Airman's Creed embodies warrior heritage

  • Published
  • By Col. Cassandra Salvatore
  • 81st Inpatient Operations Squadron commander
I am very excited to be a part of Team Keesler and back in Mississippi. 

I began my Air Force career here more than 25 years ago and, at that time, we didn't have an Airman's Creed. In fact, the Airman's Creed is just 15 months old. First introduced on April 18, 2007, by former Air Force Chief of Staff Gen. T. Michael Moseley, it was created to instill in us a sense of pride and remind us of our warfighting heritage and our incredible history.  

To be honest, when the creed first came out, I didn't get it. In 25 years, I have seen mantras, programs and other changes come and go. For example, who remembers Total Quality Management? Or what about the service dress uniform with the striped rank on the sleeves? In addition, was I really supposed to memorize it? It has four stanzas ... 94 words! 

It took me about seven months and a deployment, but now I get it. During my deployment as the 376th Expeditionary Medical Group commander, I worked alongside fellow Airmen who were guardians of freedom and justice -- our nation's sword and shield. I participated in fallen warrior ceremonies, saluting the caskets of heroes who had defended our country with their lives. 

Our wing at the deployed location had come from a proud heritage, a tradition of honor and a legacy of valor. It was named after the 376th Bombardment Group which served the 9th, 12th and 15th Air Forces in World War II. However, it was not until our deployed command chief, Chief Master Sgt. Lisa Sirois, challenged us to memorize the creed that it really began to resonate in my soul. Each week we memorized one stanza and would recite it at the end of our wing's senior leadership meeting. 

As I began memorizing the creed, I quickly realized the power of each phrase. I had been so wrong in my earlier thinking. General Moseley said, "Having an Airman's creed is like a blinding flash of the obvious: that it simply and concisely puts into words the warfighting spirit that exists in Airmen past and present." 
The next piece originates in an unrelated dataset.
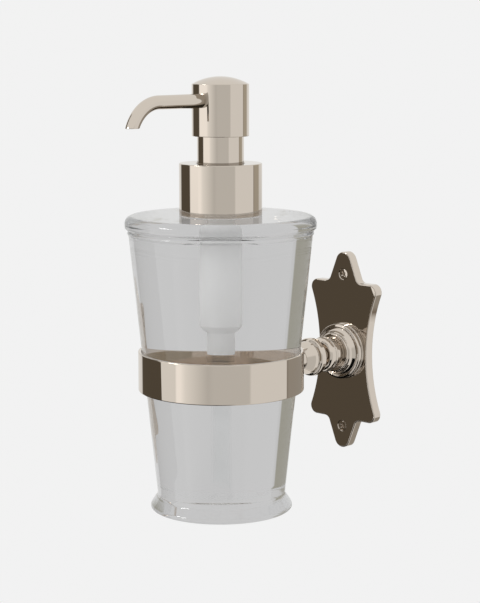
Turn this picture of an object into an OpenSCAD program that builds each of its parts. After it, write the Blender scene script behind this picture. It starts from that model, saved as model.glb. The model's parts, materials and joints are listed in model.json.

I plan to challenge my squadron's executive staff -- officers and enlisted -- to memorize the creed. We'll recite a stanza each week at the end of our weekly meeting until they have it memorized. 

Have you memorized the creed? I urge you to take a few minutes each day while you are putting on your uniform to memorize the words. Why? Because you are an American Airman, you are a warrior and you have answered your nation's call.